En los Andes es mucho más apropiada la agroecología, que no solo potencia la tradición precolombina de aprovechar la diversidad de pisos ecológicos, sino que aumenta significativamente la productividad de la tierra, contribuye a mejorar la nutrición, reducir la pobreza y ofrece elementos de adaptación al cambio climático.
La necesaria moratoria
La justificación del Poder Ejecutivo para observar la ley de moratoria que impedía por diez años el ingreso de transgénicos está llena de inexactitudes y genera temores infundados.
El Gobierno argumenta que la moratoria podría afectar el comercio con nuestros vecinos del Mercosur, de quienes importamos maíz y soya transgénicos para la producción de alimentos básicos como pollos, lácteos y aceites.
También aduce que obstaculizaría la investigación en biotecnología y que impediría la importación de medicamentos obtenidos a través de ella, poniendo en riesgo a los pacientes que requieren de estos medicamentos. Nada más inexacto.
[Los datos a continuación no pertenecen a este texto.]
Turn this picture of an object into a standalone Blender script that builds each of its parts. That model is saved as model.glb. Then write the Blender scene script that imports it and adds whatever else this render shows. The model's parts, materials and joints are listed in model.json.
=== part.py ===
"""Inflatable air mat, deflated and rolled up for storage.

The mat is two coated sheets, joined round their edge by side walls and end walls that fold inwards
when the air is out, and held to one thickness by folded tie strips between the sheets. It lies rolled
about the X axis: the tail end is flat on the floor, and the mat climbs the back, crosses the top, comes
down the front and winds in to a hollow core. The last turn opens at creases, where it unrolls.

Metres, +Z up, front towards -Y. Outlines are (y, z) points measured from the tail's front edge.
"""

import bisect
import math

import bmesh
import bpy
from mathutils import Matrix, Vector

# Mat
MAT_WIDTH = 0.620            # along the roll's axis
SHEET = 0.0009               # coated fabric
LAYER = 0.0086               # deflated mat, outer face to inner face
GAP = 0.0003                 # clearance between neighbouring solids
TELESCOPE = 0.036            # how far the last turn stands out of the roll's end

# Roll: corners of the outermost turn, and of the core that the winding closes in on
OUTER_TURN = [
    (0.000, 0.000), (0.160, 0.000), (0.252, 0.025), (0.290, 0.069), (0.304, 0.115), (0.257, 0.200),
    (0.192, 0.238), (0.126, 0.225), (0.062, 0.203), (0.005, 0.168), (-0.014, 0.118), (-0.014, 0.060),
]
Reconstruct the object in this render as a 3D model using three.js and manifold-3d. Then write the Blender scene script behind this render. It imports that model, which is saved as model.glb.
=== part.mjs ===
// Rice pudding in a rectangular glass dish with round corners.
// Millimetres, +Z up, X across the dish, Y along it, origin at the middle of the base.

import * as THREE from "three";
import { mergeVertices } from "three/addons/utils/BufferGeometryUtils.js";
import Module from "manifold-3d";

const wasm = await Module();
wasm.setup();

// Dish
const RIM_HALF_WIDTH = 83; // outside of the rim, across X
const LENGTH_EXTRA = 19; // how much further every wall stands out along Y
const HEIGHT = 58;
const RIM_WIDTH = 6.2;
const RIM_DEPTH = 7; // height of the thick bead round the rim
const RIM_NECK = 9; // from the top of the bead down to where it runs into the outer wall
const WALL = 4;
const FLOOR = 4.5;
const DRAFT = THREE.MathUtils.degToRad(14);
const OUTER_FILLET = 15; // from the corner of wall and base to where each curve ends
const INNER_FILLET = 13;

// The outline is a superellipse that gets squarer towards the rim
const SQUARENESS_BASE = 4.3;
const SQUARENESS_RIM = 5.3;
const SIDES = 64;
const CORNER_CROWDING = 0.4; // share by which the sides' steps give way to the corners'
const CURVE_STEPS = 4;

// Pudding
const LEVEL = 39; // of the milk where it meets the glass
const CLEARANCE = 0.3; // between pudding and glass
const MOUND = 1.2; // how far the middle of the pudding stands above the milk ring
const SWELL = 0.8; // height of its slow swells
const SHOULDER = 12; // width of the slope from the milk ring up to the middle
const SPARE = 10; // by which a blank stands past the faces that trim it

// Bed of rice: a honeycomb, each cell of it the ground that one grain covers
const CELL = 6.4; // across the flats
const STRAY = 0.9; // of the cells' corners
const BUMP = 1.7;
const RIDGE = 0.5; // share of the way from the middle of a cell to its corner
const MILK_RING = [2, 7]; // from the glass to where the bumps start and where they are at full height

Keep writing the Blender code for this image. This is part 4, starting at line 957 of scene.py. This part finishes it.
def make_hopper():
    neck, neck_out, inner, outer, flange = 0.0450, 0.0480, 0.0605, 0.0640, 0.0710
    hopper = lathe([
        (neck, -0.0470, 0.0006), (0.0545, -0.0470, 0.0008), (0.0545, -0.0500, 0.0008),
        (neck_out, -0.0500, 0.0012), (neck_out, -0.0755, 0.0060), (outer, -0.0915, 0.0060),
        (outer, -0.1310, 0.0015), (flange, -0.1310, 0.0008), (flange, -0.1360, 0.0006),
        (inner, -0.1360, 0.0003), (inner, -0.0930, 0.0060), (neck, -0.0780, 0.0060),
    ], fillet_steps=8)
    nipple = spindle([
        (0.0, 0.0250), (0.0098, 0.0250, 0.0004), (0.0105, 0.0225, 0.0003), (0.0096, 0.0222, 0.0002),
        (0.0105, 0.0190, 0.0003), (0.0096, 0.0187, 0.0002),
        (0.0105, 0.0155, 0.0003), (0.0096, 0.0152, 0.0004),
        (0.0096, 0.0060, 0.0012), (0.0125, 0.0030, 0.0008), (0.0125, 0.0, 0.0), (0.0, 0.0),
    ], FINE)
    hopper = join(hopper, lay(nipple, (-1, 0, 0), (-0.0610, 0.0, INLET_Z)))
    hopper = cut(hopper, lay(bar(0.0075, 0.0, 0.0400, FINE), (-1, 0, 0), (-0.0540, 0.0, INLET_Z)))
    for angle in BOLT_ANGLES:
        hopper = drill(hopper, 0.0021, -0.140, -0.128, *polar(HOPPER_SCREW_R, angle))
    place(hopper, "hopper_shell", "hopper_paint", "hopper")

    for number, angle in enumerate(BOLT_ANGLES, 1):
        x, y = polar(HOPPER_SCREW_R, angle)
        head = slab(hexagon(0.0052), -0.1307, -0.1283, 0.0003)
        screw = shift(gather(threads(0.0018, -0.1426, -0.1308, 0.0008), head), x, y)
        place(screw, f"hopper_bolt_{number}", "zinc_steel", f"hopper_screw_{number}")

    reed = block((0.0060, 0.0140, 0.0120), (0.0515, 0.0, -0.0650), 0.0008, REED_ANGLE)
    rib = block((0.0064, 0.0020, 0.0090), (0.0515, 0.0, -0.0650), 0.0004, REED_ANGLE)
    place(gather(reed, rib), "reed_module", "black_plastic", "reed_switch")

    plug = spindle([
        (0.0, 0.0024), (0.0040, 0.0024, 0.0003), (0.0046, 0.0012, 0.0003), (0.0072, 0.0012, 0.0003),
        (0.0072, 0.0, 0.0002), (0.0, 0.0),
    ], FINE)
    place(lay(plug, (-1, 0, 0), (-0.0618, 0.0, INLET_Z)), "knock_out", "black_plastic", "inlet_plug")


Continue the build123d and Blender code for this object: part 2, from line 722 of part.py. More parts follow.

La moratoria solo impedía el ingreso de transgénicos “con fines de cultivo o crianza”, permitiéndose el ingreso a aquellos destinados para la investigación o para la producción de fármacos para los que no existen alternativas no transgénicas.
Por eso, el comercio de transgénicos sin fines reproductivos no se vería afectado, la investigación en recintos controlados podría darse y los fármacos obtenidos con biotecnología podrían seguir siendo importados.
Dice la observación que bastarán cinco años para establecer los mecanismos necesarios para minimizar la introducción de genes nuevos a especies nativas y para controlar los riesgos de la introducción del cultivo de transgénicos en el territorio nacional.
Pero se promete lo imposible. Dadas nuestras nefastas experiencias con la capacidad del Estado para controlar, supervisar y vigilar las industrias extractivas, cuyos impactos son mucho más visibles y predecibles que la contaminación a nivel genético, ni en cinco ni en diez años podremos controlar efectivamente los impactos de la introducción del cultivo de transgénicos sobre nuestra excepcional riqueza natural y agraria.
Los productos transgénicos están desde hace años en nuestro país, comercializados sin identificación alguna que informe a los consumidores. La moratoria en ninguna forma afectaba este negocio.
La observación del Poder Ejecutivo denota un claro interés en un modelo que solo beneficiará a los comercializadores de semillas, a los productores de pollos y –desde luego– al puñado de empresas multinacionales que producen semillas transgénicas.